Cependant, mon groupe ressent une inquiétude réelle en abordant ce débat, alors que d'aucuns affirment leur volonté de remettre en cause cet équilibre recherché par le président de l'Assemblée nationale, conformément à son rôle.

L'esprit du texte initial doit être respecté sur des éléments importants. D'abord, chaque groupe doit disposer d'un droit de tirage en matière de commission d'enquête, sans qu'un groupe seul puisse s'y opposer. Ensuite, le temps de parole des présidents de groupe ne doit pas être limité : ce ne sont pas eux qui vont se livrer à de l'obstruction parlementaire car ils n'en ont pas le temps quand bien même ils en auraient la volonté. Enfin, une fois par session, chaque groupe doit avoir la possibilité de refuser le temps programmé, lorsqu'il juge qu'un texte doit faire l'objet d'un débat approfondi, ce qui ne représenterait jamais que trois à quatre débats par an. En cas de déclaration d'urgence par le Gouvernement, ce temps programmé ne devrait d'ailleurs pas s'appliquer.

Si, au fil de nos débats, l'esprit du texte était détourné sur l'un de ces points souhaités par le président de l'Assemblée nationale, le groupe Nouveau Centre serait au regret de dénoncer une modification du règlement qui aboutirait à l'inverse de ce que nous avons voulu – tous les membres de la majorité, en tout cas – lorsque nous avons voté la réforme constitutionnelle.

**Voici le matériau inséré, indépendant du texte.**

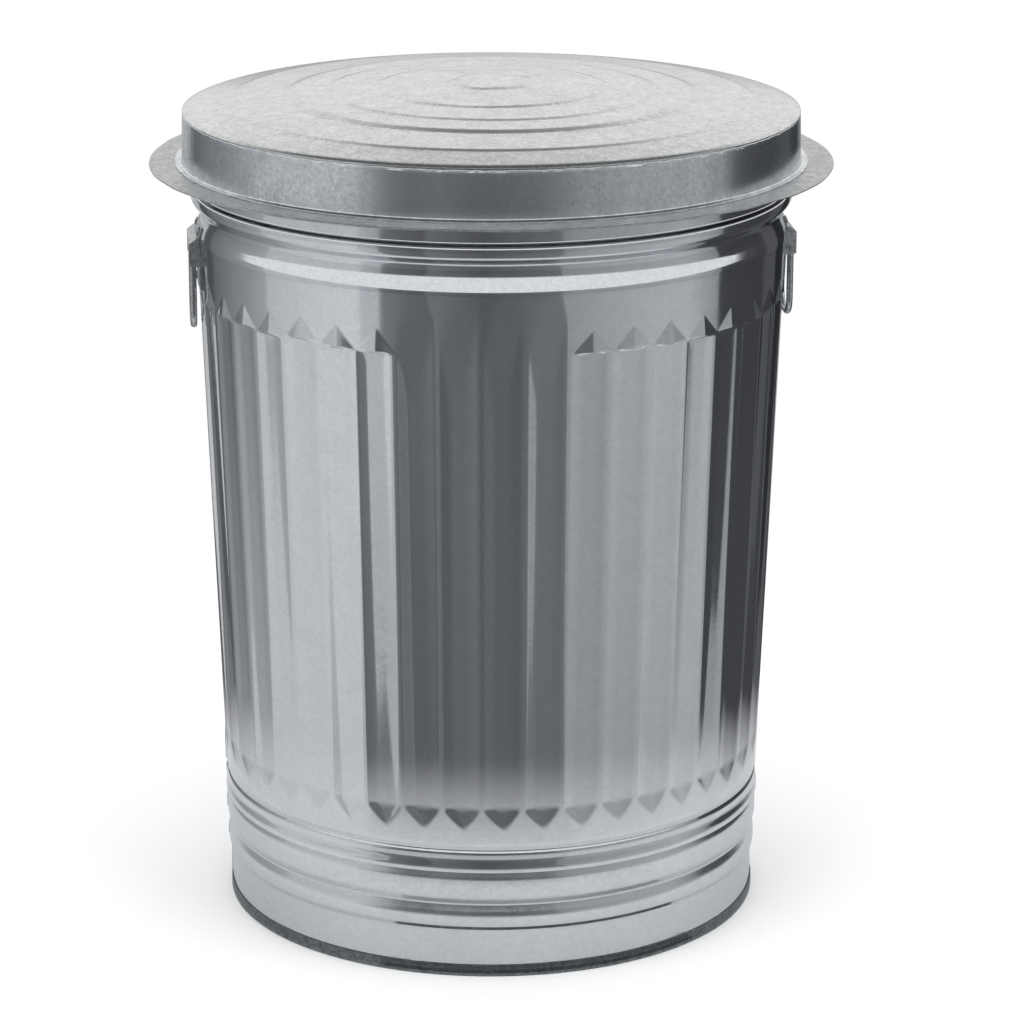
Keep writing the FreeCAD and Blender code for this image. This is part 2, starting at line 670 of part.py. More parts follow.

Madame la présidente, mon groupe vous demande de vous faire son interprète auprès du président Accoyer : nous comptons sur lui pour peser de tout le poids que lui confèrent ses fonctions, afin que cette réforme soit conforme à l'esprit de notre Constitution, qu'elle favorise le pluralisme et permette à notre assemblée de moderniser ses débats tout en respectant les droits de chaque député élu par le peuple. Nous comptons également sur lui pour que l'équilibre entre le Sénat et l'Assemblée ne soit pas modifié à l'occasion de l'instauration du temps programmé.